Thus, where the digital offers fleeting diversions of the now, we instead embrace the fixity of paper and the vertigo of the unexpected—hence the dizzying shifts in design, subject and voice from one essay to another, hurtling from an extravagant love affair with Boney M. to a lyrical meditation on bhasha, from a DDLJ-themed bus tour of Switzerland to opulent living rooms in Gurgaon. If that were not sufficient, we threw in a sumptuous supplement of visual essays by Tania Singh Khosla, who chases the arc of taste as it travels across time and space, from a feast in Guadalupe to bales of cloth piled high in Machalipatnam, on to the spires of St Paul’s Cathedral. Each page is an invitation to curiosity, sensation, judgement.
This anthology—the debut of a new imprint—marks the beginning of a project to uncover/recover the territory of taste. In each annual edition, we plan to stage new spectacles of provocation and revelry—with a cast of brilliant writers, artists and designers. Though, to be clear, our focus is not ‘Indian’ taste. Our stellar list of contributors is from the subcontinent, yes, as are their frames of reference, but they look at questions of art, history, language, travel that span the globe. Who better to speak of taste without the need for geographical qualifiers than Indians? Take, for instance, the moment in the essay ‘Solo Traveller’, when Meenakshi Reddy Madhavan looks at a bridge in Interlaken and sees ‘not just Heidi skipping up the mountain to her grandfather, but also Kajol twirling after her first drink and Hyun Bin playing the piano ... both together and apart.’ A classic Swiss novel, an iconic Bollywood movie and a Korean soap opera captured in the glance of a post-internet Indian who lives, incidentally, in Berlin.

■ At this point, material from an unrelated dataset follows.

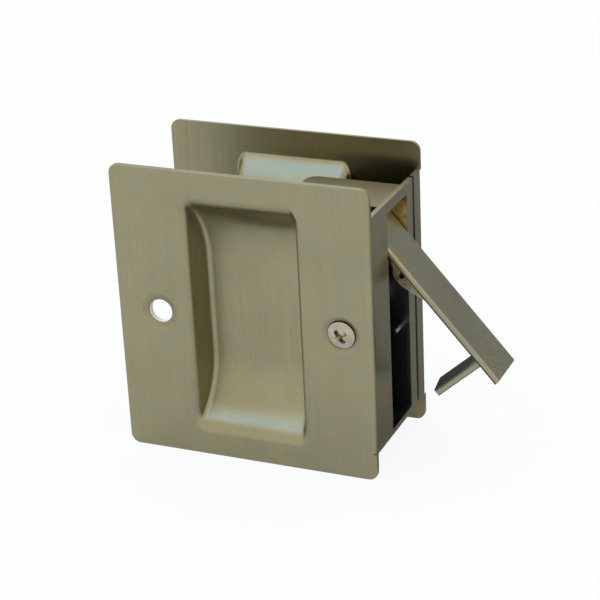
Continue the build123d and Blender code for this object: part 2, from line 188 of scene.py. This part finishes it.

Think then of Taste as a cultural atlas ‘corrected’ for the centre of the world, a globe spun away from Europe and towards the subcontinent, but a mappa mundi nevertheless.
*****
So many words to explain (justify?) what is, at heart, a great personal extravagance. Here then is the more modest truth about this book. After a decades-long news career spent wading through wars, terrorism, pandemics and genocide, I ached to create something of beauty and meaning in a world greatly short on both. Perhaps, Gaza was the tipping point (too many dead babies). Worn down by the daily fare of the dire, I wanted instead to throw a great feast for the mind and eye—to delight myself as much as you. This is extremism of an entirely different kind.
Taste would have remained a three-martini daydream except that I picked up the phone to call Chiki Sarkar—hoping at best for kindly advice. In a little over an hour, I came away with a co-conspirator, fellow editor and the best kind of friend—the kind who is right by your side on a mad adventure of your making. But we were still missing someone who would build this wondrous box. Someone who would intuit our aspirations and give them unique form—with generosity and genius. Thanks to our great good luck, we found Kriti Monga. Artist, master craftswoman, design maven—no single designation can fully capture her work on this book. It is what makes Taste singular and memorable.
I leave you with this one last thought. Taste is above all sensual. It is to be held, seen, touched—much as this book. Our greatest hope is to make you feel—to inspire in you the same overpowering urge to shout into the wind of bland monotony. And, of course, have a jolly good time doing it.